**Instructions for the task:** Reproduce this listing in full.
/---
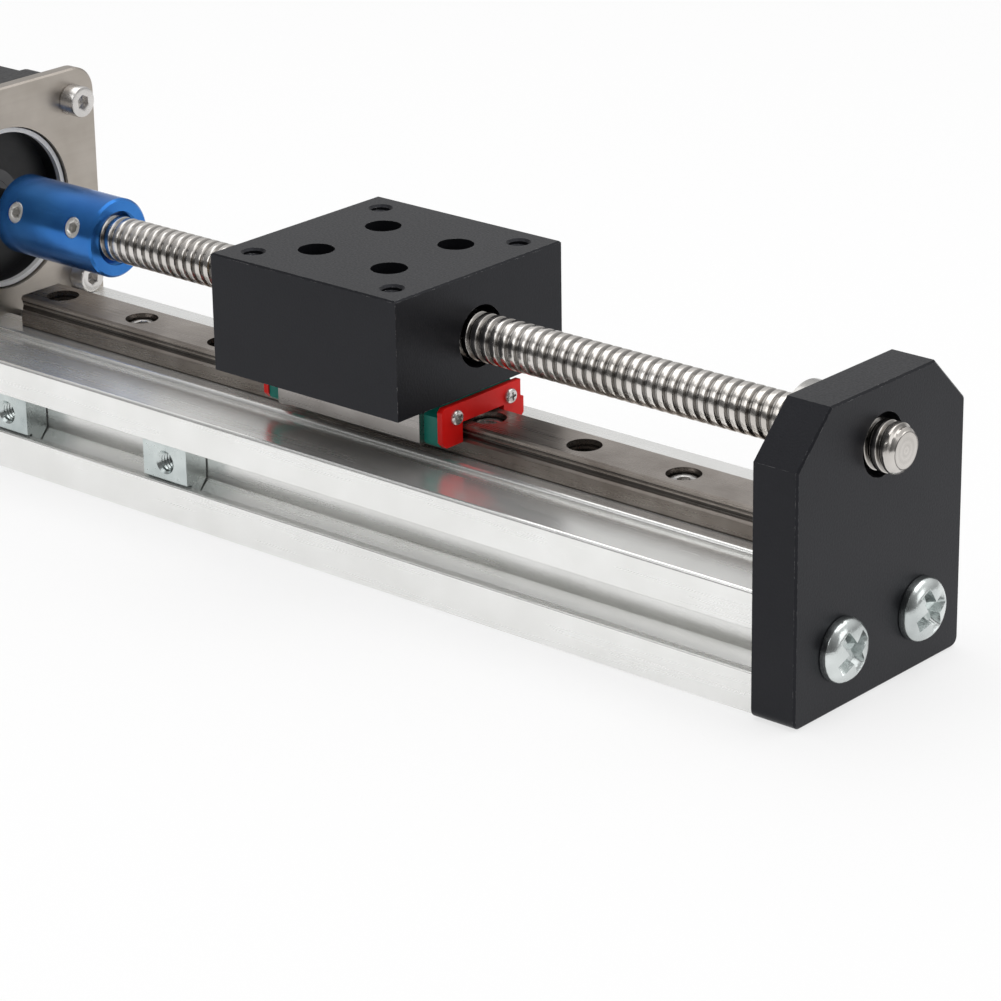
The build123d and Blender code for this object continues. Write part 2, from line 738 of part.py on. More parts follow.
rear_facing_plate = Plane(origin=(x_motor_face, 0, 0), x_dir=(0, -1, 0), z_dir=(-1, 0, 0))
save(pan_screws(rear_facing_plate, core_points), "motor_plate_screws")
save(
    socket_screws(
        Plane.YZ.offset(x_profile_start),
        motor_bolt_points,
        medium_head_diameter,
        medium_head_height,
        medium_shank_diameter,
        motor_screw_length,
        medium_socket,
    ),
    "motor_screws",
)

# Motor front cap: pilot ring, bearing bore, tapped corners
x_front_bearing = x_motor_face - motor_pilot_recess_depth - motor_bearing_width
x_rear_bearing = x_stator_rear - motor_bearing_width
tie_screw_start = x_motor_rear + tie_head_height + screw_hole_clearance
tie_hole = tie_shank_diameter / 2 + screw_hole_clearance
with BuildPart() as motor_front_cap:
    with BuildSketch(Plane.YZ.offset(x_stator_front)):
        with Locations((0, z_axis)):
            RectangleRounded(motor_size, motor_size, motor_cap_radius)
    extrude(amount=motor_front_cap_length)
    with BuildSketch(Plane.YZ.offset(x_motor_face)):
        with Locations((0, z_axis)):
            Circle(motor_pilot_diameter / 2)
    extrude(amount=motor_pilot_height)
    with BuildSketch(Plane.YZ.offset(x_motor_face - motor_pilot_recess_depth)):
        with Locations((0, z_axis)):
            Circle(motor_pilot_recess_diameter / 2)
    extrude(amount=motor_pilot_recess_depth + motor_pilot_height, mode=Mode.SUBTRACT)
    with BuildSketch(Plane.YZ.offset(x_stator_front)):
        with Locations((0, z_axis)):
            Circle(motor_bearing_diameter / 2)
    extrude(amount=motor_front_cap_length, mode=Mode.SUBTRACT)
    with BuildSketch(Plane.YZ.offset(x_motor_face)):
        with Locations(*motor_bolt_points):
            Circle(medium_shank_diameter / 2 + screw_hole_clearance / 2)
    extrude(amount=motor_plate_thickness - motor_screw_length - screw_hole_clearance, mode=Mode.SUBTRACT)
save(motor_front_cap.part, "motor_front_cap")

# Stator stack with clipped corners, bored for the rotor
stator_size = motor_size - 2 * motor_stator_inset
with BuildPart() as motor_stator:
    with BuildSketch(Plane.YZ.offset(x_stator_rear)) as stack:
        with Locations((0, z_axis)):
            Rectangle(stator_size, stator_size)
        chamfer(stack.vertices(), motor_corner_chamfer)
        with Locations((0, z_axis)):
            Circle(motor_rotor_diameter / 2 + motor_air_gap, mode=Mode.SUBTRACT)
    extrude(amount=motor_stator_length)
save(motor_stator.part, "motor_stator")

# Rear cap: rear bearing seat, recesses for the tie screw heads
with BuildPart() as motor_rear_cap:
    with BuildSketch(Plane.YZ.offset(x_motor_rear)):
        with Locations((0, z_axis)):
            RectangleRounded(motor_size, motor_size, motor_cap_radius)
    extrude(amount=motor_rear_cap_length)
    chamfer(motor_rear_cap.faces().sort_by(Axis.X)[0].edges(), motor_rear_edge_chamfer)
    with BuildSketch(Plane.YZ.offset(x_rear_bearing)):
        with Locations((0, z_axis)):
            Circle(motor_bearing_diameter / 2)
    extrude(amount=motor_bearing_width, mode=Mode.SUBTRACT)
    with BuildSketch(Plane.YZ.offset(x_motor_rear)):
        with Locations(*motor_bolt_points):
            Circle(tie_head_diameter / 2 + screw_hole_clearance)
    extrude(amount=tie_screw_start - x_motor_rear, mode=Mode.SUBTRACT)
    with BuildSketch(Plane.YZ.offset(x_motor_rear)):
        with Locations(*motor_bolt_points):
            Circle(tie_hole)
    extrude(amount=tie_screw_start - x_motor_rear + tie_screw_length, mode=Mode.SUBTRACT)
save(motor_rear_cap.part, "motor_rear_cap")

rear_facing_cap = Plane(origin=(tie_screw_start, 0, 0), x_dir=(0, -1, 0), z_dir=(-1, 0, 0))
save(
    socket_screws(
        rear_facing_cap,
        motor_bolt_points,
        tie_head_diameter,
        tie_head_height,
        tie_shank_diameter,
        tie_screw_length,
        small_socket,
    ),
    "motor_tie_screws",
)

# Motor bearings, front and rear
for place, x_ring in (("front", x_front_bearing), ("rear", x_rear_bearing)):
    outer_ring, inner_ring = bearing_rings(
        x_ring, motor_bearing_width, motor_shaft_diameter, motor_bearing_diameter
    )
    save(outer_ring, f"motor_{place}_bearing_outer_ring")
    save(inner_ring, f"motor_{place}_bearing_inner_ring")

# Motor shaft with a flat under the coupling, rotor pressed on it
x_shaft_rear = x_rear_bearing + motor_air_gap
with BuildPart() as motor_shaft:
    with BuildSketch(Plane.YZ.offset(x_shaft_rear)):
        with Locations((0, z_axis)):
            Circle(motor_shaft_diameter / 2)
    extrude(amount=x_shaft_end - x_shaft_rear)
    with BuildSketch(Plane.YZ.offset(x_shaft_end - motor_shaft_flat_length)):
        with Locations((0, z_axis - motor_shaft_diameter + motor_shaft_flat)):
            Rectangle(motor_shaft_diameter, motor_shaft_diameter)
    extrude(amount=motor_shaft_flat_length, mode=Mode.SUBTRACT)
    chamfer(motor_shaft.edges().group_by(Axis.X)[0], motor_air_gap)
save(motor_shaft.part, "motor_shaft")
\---
**Answer to the task:**
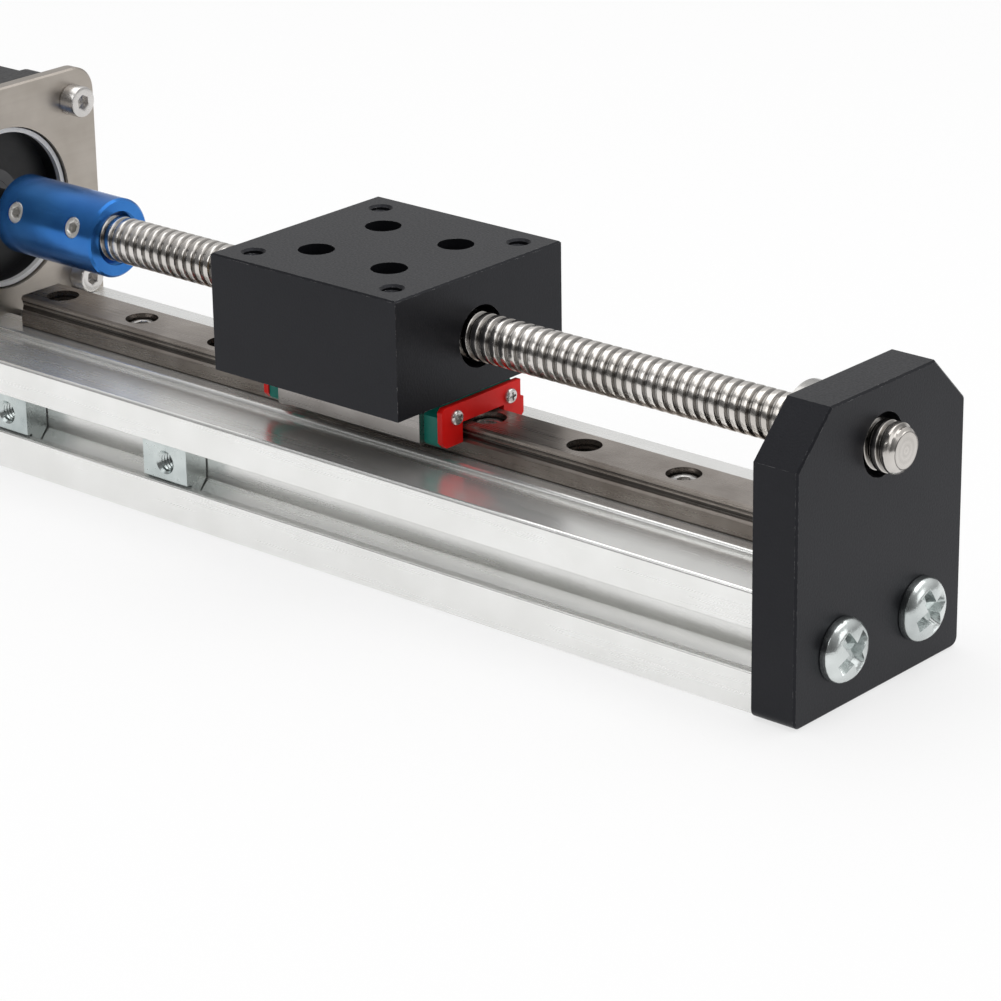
The build123d and Blender code for this object continues. Write part 2, from line 738 of part.py on. More parts follow.
rear_facing_plate = Plane(origin=(x_motor_face, 0, 0), x_dir=(0, -1, 0), z_dir=(-1, 0, 0))
save(pan_screws(rear_facing_plate, core_points), "motor_plate_screws")
save(
    socket_screws(
        Plane.YZ.offset(x_profile_start),
        motor_bolt_points,
        medium_head_diameter,
        medium_head_height,
        medium_shank_diameter,
        motor_screw_length,
        medium_socket,
    ),
    "motor_screws",
)

# Motor front cap: pilot ring, bearing bore, tapped corners
x_front_bearing = x_motor_face - motor_pilot_recess_depth - motor_bearing_width
x_rear_bearing = x_stator_rear - motor_bearing_width
tie_screw_start = x_motor_rear + tie_head_height + screw_hole_clearance
tie_hole = tie_shank_diameter / 2 + screw_hole_clearance
with BuildPart() as motor_front_cap:
    with BuildSketch(Plane.YZ.offset(x_stator_front)):
        with Locations((0, z_axis)):
            RectangleRounded(motor_size, motor_size, motor_cap_radius)
    extrude(amount=motor_front_cap_length)
    with BuildSketch(Plane.YZ.offset(x_motor_face)):
        with Locations((0, z_axis)):
            Circle(motor_pilot_diameter / 2)
    extrude(amount=motor_pilot_height)
    with BuildSketch(Plane.YZ.offset(x_motor_face - motor_pilot_recess_depth)):
        with Locations((0, z_axis)):
            Circle(motor_pilot_recess_diameter / 2)
    extrude(amount=motor_pilot_recess_depth + motor_pilot_height, mode=Mode.SUBTRACT)
    with BuildSketch(Plane.YZ.offset(x_stator_front)):
        with Locations((0, z_axis)):
            Circle(motor_bearing_diameter / 2)
    extrude(amount=motor_front_cap_length, mode=Mode.SUBTRACT)
    with BuildSketch(Plane.YZ.offset(x_motor_face)):
        with Locations(*motor_bolt_points):
            Circle(medium_shank_diameter / 2 + screw_hole_clearance / 2)
    extrude(amount=motor_plate_thickness - motor_screw_length - screw_hole_clearance, mode=Mode.SUBTRACT)
save(motor_front_cap.part, "motor_front_cap")

# Stator stack with clipped corners, bored for the rotor
stator_size = motor_size - 2 * motor_stator_inset
with BuildPart() as motor_stator:
    with BuildSketch(Plane.YZ.offset(x_stator_rear)) as stack:
        with Locations((0, z_axis)):
            Rectangle(stator_size, stator_size)
        chamfer(stack.vertices(), motor_corner_chamfer)
        with Locations((0, z_axis)):
            Circle(motor_rotor_diameter / 2 + motor_air_gap, mode=Mode.SUBTRACT)
    extrude(amount=motor_stator_length)
save(motor_stator.part, "motor_stator")

# Rear cap: rear bearing seat, recesses for the tie screw heads
with BuildPart() as motor_rear_cap:
    with BuildSketch(Plane.YZ.offset(x_motor_rear)):
        with Locations((0, z_axis)):
            RectangleRounded(motor_size, motor_size, motor_cap_radius)
    extrude(amount=motor_rear_cap_length)
    chamfer(motor_rear_cap.faces().sort_by(Axis.X)[0].edges(), motor_rear_edge_chamfer)
    with BuildSketch(Plane.YZ.offset(x_rear_bearing)):
        with Locations((0, z_axis)):
            Circle(motor_bearing_diameter / 2)
    extrude(amount=motor_bearing_width, mode=Mode.SUBTRACT)
    with BuildSketch(Plane.YZ.offset(x_motor_rear)):
        with Locations(*motor_bolt_points):
            Circle(tie_head_diameter / 2 + screw_hole_clearance)
    extrude(amount=tie_screw_start - x_motor_rear, mode=Mode.SUBTRACT)
    with BuildSketch(Plane.YZ.offset(x_motor_rear)):
        with Locations(*motor_bolt_points):
            Circle(tie_hole)
    extrude(amount=tie_screw_start - x_motor_rear + tie_screw_length, mode=Mode.SUBTRACT)
save(motor_rear_cap.part, "motor_rear_cap")

rear_facing_cap = Plane(origin=(tie_screw_start, 0, 0), x_dir=(0, -1, 0), z_dir=(-1, 0, 0))
save(
    socket_screws(
        rear_facing_cap,
        motor_bolt_points,
        tie_head_diameter,
        tie_head_height,
        tie_shank_diameter,
        tie_screw_length,
        small_socket,
    ),
    "motor_tie_screws",
)

# Motor bearings, front and rear
for place, x_ring in (("front", x_front_bearing), ("rear", x_rear_bearing)):
    outer_ring, inner_ring = bearing_rings(
        x_ring, motor_bearing_width, motor_shaft_diameter, motor_bearing_diameter
    )
    save(outer_ring, f"motor_{place}_bearing_outer_ring")
    save(inner_ring, f"motor_{place}_bearing_inner_ring")

# Motor shaft with a flat under the coupling, rotor pressed on it
x_shaft_rear = x_rear_bearing + motor_air_gap
with BuildPart() as motor_shaft:
    with BuildSketch(Plane.YZ.offset(x_shaft_rear)):
        with Locations((0, z_axis)):
            Circle(motor_shaft_diameter / 2)
    extrude(amount=x_shaft_end - x_shaft_rear)
    with BuildSketch(Plane.YZ.offset(x_shaft_end - motor_shaft_flat_length)):
        with Locations((0, z_axis - motor_shaft_diameter + motor_shaft_flat)):
            Rectangle(motor_shaft_diameter, motor_shaft_diameter)
    extrude(amount=motor_shaft_flat_length, mode=Mode.SUBTRACT)
    chamfer(motor_shaft.edges().group_by(Axis.X)[0], motor_air_gap)
save(motor_shaft.part, "motor_shaft")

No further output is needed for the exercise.